* _Written task_:
Set down the listing below verbatim, but only from its first line through the line containing "# modelled, mirrored".

* _Provided data_:
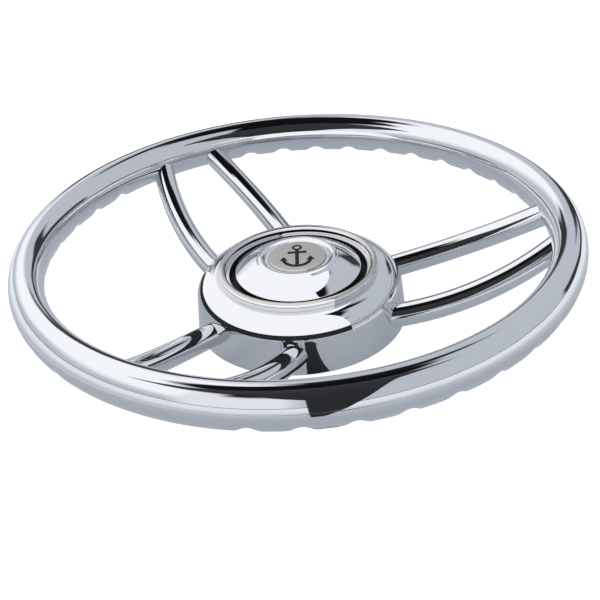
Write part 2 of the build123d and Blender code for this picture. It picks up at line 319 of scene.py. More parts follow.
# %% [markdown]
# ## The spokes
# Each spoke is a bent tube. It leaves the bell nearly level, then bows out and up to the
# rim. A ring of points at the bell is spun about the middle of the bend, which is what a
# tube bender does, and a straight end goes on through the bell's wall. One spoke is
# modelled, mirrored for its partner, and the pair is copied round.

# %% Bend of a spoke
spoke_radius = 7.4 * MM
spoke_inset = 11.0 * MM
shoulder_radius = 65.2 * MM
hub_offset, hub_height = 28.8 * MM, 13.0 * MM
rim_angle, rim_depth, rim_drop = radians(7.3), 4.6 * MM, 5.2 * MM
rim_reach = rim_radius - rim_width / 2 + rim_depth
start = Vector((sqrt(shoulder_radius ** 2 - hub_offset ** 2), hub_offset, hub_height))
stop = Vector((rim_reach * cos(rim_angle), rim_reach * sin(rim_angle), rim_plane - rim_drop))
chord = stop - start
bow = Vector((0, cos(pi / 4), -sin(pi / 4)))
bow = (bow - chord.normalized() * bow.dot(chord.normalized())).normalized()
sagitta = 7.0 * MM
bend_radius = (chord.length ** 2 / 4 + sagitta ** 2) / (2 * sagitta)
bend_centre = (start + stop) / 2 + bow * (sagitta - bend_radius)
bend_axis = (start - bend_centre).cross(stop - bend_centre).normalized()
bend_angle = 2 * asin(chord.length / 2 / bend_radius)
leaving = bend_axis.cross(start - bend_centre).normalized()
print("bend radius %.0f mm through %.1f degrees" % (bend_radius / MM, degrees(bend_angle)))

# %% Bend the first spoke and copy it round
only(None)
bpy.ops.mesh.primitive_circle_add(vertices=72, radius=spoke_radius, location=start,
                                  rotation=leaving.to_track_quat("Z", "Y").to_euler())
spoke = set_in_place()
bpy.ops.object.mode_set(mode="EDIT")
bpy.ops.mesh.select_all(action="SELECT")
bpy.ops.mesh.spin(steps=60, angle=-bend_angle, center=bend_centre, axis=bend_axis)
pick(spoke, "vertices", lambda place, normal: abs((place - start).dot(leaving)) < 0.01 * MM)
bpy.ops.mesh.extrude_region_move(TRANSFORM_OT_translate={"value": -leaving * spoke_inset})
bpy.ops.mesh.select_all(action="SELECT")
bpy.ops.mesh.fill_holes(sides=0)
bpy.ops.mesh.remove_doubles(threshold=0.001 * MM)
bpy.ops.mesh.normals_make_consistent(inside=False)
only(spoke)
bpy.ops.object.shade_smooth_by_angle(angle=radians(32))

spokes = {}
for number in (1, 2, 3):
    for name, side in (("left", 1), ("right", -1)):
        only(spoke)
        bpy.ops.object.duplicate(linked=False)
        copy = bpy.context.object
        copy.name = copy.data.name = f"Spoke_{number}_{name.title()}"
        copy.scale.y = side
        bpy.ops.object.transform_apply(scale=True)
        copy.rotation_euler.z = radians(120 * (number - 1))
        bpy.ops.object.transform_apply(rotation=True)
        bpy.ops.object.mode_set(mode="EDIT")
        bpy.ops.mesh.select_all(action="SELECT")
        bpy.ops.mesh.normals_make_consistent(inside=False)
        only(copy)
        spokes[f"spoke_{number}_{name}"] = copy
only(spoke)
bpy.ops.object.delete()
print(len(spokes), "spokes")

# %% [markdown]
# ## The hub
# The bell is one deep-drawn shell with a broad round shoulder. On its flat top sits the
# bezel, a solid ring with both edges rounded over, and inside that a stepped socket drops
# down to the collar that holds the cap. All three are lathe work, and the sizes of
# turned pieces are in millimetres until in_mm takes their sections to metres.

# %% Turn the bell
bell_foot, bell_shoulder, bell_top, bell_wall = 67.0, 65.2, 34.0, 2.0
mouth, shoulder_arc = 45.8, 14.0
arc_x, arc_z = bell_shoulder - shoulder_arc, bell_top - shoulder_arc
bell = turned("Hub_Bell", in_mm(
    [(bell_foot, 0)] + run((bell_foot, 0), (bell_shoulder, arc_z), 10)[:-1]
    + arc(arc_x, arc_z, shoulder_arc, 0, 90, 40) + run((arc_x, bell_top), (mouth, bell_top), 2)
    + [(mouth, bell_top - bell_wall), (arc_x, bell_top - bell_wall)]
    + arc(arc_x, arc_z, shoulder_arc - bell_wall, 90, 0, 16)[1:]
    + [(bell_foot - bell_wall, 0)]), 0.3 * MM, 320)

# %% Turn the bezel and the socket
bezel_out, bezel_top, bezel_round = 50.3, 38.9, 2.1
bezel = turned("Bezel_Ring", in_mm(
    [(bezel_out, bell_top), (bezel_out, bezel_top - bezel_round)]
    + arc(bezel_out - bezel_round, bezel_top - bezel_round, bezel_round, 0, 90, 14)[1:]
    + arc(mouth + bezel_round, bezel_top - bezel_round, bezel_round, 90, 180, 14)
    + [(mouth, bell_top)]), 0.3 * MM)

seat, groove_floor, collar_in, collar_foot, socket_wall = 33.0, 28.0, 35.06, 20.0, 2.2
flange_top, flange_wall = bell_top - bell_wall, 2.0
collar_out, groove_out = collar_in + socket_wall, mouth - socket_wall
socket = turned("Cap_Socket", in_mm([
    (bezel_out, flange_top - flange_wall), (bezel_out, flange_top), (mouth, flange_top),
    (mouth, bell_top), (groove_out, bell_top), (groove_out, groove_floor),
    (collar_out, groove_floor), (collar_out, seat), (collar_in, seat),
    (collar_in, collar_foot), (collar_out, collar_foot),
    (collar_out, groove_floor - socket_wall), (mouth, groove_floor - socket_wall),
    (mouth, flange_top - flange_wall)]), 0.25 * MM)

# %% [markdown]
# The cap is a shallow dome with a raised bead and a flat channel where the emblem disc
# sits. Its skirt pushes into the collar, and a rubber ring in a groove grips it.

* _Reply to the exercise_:
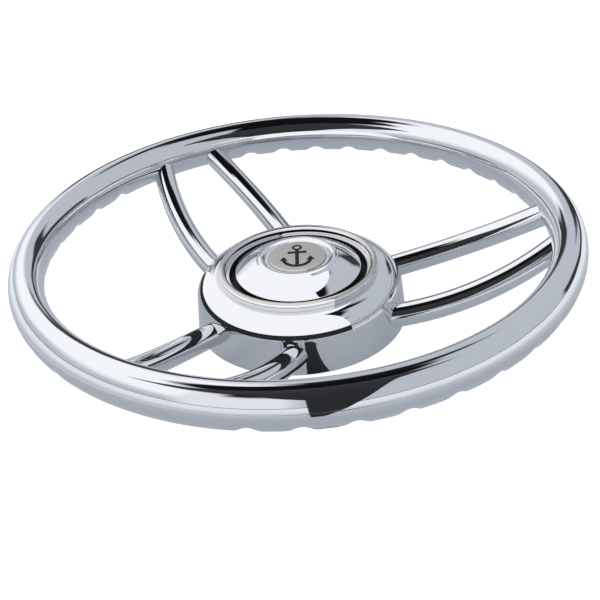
Write part 2 of the build123d and Blender code for this picture. It picks up at line 319 of scene.py. More parts follow.
# %% [markdown]
# ## The spokes
# Each spoke is a bent tube. It leaves the bell nearly level, then bows out and up to the
# rim. A ring of points at the bell is spun about the middle of the bend, which is what a
# tube bender does, and a straight end goes on through the bell's wall. One spoke is
# modelled, mirrored for its partner, and the pair is copied round.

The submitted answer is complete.